* _Exercise goal_
Below this line is the material. Write out only its lines from the one containing "717 of scene.py. This part finishes it." through the one containing "bpy.context.scene.camera = camera", both kept, exactly.

— start of Data for this exercise —

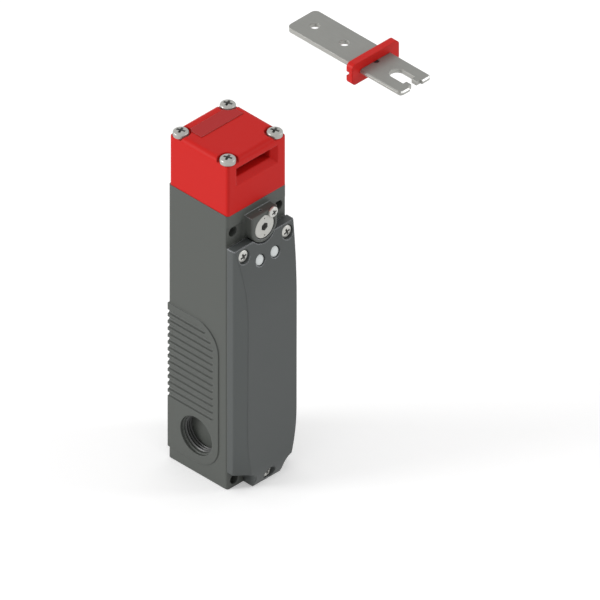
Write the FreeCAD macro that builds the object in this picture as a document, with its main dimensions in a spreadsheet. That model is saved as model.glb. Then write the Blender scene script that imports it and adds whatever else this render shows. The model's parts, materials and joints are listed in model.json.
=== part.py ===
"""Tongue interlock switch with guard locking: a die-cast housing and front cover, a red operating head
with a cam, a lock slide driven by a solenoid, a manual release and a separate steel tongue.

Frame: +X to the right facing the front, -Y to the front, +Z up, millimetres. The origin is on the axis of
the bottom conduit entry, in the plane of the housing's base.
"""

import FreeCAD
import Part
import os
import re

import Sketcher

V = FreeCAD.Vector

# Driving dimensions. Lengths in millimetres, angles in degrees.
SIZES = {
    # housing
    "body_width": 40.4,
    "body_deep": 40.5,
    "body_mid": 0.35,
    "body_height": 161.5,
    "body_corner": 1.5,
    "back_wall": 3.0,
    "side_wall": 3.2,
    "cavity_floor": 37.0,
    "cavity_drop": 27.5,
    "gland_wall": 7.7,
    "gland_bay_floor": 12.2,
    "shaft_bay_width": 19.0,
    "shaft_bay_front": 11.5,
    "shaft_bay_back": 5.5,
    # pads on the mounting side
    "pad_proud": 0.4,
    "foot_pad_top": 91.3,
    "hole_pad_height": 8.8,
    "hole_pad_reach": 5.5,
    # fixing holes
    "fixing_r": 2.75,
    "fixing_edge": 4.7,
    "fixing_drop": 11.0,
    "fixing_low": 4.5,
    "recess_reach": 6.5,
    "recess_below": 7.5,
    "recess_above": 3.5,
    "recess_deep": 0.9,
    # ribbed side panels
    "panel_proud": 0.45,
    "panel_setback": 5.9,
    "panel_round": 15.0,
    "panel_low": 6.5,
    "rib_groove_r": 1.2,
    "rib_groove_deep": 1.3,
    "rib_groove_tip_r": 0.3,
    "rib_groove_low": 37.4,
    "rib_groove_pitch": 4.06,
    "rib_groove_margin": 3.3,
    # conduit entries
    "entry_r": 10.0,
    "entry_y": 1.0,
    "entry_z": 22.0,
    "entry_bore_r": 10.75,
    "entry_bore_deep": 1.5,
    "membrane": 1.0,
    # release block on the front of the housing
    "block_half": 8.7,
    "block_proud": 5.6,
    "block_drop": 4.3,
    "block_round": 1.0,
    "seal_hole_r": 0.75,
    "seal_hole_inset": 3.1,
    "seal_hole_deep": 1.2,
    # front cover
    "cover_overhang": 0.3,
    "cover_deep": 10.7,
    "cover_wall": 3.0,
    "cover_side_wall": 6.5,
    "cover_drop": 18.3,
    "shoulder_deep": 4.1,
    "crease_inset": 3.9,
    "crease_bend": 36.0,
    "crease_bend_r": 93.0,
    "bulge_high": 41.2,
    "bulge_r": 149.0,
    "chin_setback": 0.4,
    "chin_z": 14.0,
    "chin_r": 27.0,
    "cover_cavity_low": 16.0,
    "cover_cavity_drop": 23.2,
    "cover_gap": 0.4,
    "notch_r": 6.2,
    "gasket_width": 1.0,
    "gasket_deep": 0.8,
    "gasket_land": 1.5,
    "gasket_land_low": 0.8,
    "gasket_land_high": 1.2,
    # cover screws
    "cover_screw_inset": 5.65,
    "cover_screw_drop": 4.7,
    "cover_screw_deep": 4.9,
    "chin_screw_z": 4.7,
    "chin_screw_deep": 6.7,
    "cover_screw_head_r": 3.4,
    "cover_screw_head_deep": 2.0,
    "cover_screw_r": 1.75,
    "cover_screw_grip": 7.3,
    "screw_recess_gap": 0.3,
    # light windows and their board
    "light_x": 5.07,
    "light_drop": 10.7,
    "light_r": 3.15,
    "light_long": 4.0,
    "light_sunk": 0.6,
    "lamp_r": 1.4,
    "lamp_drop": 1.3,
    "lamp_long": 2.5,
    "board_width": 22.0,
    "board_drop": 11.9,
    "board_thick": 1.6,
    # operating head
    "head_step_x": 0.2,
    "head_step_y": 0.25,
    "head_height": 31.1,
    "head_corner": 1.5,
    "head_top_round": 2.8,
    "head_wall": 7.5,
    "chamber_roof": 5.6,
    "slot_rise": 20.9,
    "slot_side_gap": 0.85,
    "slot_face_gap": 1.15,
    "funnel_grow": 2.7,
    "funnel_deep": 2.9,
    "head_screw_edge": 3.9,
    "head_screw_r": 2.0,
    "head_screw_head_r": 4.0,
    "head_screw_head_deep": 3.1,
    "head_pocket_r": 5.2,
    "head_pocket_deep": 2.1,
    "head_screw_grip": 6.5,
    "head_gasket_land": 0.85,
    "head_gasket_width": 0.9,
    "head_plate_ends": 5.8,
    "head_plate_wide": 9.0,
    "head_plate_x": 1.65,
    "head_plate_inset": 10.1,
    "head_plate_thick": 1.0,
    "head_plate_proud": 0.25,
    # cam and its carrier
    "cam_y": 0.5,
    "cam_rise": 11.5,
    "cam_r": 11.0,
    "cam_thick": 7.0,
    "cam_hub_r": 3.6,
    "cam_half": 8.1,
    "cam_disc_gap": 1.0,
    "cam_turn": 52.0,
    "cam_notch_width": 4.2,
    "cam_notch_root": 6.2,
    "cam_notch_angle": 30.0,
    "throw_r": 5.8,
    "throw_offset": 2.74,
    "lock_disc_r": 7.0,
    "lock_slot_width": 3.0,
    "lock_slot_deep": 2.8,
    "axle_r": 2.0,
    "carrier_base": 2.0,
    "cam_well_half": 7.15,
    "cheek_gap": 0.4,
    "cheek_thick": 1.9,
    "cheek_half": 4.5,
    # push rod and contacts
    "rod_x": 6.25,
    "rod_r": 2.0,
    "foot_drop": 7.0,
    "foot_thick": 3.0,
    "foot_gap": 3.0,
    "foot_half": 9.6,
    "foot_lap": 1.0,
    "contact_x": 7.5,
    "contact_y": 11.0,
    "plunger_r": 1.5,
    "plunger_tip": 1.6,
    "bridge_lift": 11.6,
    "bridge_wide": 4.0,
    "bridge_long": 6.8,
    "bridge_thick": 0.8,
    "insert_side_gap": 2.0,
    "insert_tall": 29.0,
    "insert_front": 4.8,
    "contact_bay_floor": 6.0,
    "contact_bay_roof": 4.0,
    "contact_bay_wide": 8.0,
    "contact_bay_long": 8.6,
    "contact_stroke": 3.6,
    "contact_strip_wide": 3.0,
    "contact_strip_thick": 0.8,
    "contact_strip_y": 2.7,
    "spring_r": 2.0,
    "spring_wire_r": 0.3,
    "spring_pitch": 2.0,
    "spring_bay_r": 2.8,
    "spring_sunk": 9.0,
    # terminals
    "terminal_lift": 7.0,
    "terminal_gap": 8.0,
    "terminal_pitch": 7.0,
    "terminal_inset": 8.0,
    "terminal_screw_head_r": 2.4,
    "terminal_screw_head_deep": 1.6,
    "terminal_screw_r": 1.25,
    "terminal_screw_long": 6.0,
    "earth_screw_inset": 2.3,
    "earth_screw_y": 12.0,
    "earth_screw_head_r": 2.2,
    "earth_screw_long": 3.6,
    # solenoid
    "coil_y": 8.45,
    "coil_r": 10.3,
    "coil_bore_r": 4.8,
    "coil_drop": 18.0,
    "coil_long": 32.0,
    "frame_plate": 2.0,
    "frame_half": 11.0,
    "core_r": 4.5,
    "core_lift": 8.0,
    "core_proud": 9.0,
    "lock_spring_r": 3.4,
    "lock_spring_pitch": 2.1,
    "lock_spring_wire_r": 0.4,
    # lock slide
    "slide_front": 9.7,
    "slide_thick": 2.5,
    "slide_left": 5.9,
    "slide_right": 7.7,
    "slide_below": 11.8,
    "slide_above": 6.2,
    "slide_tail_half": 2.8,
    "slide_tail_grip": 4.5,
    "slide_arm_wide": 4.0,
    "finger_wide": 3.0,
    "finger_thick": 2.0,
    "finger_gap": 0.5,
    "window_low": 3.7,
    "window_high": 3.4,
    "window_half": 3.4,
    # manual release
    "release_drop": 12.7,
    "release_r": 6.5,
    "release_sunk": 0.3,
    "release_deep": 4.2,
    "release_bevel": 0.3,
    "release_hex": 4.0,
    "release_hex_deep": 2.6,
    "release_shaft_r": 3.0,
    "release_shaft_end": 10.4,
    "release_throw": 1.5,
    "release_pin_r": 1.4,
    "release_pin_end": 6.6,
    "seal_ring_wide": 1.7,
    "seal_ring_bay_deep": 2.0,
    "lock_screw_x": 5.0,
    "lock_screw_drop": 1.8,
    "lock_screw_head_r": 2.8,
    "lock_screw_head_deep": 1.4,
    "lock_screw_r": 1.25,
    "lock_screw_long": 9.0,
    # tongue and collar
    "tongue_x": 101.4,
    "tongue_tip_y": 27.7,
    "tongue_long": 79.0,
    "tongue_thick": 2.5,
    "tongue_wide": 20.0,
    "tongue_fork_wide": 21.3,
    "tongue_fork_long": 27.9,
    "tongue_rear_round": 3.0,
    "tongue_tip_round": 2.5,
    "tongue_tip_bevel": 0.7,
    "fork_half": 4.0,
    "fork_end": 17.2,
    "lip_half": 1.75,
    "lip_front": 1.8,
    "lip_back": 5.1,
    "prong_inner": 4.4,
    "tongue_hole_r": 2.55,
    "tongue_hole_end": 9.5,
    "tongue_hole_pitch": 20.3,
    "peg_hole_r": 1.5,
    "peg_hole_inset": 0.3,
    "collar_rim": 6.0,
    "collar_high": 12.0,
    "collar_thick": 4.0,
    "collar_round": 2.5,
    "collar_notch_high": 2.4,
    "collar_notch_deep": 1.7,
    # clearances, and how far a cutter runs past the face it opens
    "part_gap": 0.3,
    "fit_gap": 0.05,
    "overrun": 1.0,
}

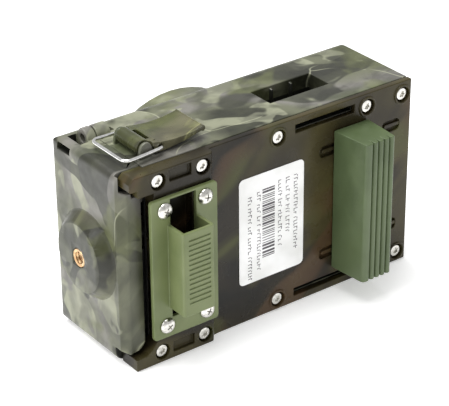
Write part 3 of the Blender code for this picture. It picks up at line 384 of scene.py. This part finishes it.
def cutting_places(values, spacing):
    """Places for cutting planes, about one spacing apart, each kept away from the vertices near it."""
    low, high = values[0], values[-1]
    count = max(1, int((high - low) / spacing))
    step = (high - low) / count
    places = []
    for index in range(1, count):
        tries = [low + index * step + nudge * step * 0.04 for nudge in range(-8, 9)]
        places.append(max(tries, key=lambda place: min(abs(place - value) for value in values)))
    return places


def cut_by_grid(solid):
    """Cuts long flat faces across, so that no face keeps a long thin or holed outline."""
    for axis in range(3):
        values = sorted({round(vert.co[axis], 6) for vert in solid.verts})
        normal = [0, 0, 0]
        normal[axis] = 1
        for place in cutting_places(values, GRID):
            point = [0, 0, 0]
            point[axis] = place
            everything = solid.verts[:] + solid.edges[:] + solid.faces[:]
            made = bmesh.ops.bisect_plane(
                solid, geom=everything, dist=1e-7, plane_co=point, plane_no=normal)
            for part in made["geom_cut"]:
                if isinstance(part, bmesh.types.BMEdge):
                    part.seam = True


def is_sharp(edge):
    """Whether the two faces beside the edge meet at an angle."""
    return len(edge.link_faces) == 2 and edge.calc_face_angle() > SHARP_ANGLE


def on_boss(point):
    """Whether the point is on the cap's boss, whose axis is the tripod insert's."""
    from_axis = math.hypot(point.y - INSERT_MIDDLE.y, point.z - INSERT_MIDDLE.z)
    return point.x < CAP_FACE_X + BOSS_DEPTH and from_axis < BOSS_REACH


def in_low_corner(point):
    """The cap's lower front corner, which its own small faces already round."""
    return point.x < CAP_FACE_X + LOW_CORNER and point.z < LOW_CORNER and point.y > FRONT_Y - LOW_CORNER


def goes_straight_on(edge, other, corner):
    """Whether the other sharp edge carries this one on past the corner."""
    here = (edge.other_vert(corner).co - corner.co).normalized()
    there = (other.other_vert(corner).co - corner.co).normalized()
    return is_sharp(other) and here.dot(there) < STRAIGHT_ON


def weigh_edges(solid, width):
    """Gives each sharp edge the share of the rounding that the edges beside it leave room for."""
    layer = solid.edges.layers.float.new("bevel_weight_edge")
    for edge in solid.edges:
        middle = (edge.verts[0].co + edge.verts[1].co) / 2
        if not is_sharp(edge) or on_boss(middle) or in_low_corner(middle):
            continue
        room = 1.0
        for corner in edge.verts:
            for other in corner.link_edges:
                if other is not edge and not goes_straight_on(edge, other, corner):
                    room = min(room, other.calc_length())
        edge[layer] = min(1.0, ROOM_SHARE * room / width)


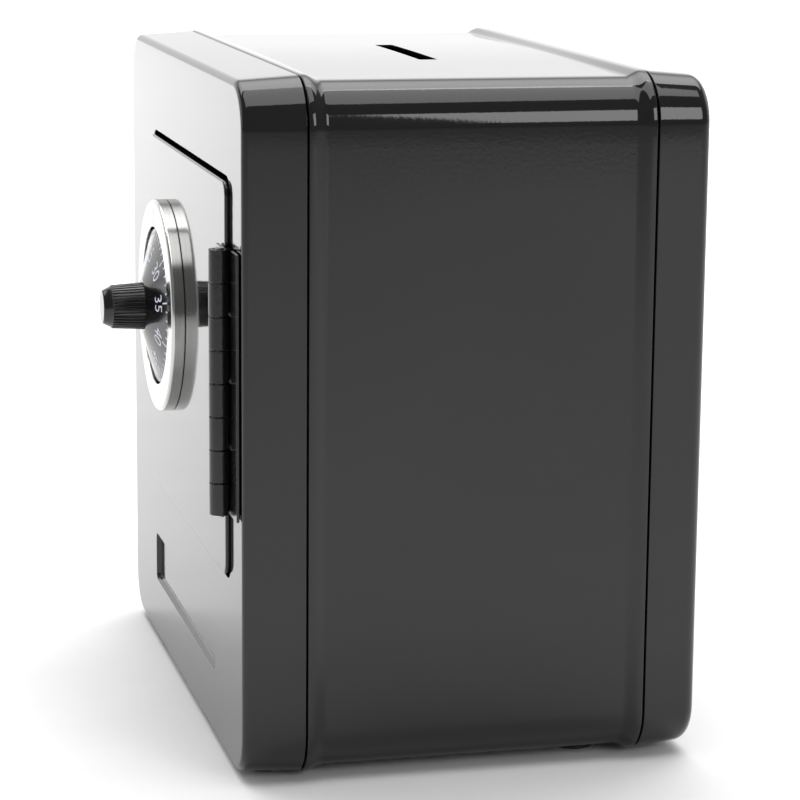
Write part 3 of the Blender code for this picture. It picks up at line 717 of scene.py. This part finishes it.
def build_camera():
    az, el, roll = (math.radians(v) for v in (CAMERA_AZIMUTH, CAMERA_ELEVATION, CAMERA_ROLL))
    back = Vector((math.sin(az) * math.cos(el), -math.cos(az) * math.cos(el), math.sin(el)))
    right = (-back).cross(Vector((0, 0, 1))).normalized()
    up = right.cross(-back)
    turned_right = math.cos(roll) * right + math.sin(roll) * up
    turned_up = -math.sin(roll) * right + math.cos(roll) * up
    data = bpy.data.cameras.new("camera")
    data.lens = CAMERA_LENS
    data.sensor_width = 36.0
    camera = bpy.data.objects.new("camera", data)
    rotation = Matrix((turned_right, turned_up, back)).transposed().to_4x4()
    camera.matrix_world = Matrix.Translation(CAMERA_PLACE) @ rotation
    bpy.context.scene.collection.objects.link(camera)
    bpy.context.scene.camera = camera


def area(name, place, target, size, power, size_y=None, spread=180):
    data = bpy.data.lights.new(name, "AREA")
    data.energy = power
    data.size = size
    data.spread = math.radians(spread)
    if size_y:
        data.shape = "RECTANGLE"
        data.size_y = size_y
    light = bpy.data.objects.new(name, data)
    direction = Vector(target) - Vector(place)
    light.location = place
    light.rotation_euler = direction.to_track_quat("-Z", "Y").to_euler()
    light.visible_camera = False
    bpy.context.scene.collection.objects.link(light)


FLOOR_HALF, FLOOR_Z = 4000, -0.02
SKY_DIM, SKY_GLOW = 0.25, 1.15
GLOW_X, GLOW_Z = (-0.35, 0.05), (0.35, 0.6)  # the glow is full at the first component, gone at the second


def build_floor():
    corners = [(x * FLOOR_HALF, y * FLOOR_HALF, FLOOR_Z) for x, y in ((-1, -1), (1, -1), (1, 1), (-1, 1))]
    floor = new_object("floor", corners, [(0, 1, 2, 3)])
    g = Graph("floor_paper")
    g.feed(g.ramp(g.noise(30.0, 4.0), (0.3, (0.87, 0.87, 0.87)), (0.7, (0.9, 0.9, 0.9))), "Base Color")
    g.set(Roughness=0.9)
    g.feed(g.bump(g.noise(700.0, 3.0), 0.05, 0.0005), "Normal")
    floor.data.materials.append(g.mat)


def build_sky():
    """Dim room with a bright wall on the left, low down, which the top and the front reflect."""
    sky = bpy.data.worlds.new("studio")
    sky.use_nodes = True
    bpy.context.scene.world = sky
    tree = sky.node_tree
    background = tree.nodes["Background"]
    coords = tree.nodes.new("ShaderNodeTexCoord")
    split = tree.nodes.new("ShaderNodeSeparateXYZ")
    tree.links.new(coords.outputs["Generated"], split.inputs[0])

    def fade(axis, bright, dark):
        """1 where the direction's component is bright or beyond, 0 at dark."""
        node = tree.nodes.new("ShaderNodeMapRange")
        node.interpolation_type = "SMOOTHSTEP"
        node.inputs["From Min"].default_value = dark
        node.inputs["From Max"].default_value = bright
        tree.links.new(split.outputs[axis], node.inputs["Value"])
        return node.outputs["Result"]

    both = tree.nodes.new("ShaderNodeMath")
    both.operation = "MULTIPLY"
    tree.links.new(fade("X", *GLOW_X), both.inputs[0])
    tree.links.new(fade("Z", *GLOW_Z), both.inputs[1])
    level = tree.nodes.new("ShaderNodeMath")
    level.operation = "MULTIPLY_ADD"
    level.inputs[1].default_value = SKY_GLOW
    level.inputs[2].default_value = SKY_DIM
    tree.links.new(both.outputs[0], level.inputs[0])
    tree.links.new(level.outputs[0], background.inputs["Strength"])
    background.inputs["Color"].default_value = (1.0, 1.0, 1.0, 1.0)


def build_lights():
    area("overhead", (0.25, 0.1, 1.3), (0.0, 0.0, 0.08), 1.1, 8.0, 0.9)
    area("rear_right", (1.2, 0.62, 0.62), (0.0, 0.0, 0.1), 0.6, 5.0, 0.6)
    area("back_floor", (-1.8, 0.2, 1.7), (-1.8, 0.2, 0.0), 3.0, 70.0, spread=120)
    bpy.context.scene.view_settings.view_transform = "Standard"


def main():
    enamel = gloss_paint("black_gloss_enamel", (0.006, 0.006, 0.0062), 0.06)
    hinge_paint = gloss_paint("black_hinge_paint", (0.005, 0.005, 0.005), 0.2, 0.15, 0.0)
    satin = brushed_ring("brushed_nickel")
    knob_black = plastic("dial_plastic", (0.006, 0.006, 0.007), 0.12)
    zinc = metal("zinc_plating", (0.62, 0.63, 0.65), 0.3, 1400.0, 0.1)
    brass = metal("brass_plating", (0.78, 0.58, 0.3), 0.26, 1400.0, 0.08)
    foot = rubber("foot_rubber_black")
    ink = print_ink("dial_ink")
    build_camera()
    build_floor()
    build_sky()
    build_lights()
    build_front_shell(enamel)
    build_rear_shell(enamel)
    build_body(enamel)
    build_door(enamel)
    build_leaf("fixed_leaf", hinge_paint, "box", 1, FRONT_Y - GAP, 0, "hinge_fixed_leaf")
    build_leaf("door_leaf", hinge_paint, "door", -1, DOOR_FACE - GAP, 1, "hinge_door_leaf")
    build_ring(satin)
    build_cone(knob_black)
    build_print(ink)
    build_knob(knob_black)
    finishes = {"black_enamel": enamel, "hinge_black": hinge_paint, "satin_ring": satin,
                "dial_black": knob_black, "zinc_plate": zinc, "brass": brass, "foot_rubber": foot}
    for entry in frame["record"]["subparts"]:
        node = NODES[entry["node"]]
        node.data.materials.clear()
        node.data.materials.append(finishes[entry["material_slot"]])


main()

— end of Data for this exercise —

* _Correct answer_
Write part 3 of the Blender code for this picture. It picks up at line 717 of scene.py. This part finishes it.
def build_camera():
    az, el, roll = (math.radians(v) for v in (CAMERA_AZIMUTH, CAMERA_ELEVATION, CAMERA_ROLL))
    back = Vector((math.sin(az) * math.cos(el), -math.cos(az) * math.cos(el), math.sin(el)))
    right = (-back).cross(Vector((0, 0, 1))).normalized()
    up = right.cross(-back)
    turned_right = math.cos(roll) * right + math.sin(roll) * up
    turned_up = -math.sin(roll) * right + math.cos(roll) * up
    data = bpy.data.cameras.new("camera")
    data.lens = CAMERA_LENS
    data.sensor_width = 36.0
    camera = bpy.data.objects.new("camera", data)
    rotation = Matrix((turned_right, turned_up, back)).transposed().to_4x4()
    camera.matrix_world = Matrix.Translation(CAMERA_PLACE) @ rotation
    bpy.context.scene.collection.objects.link(camera)
    bpy.context.scene.camera = camera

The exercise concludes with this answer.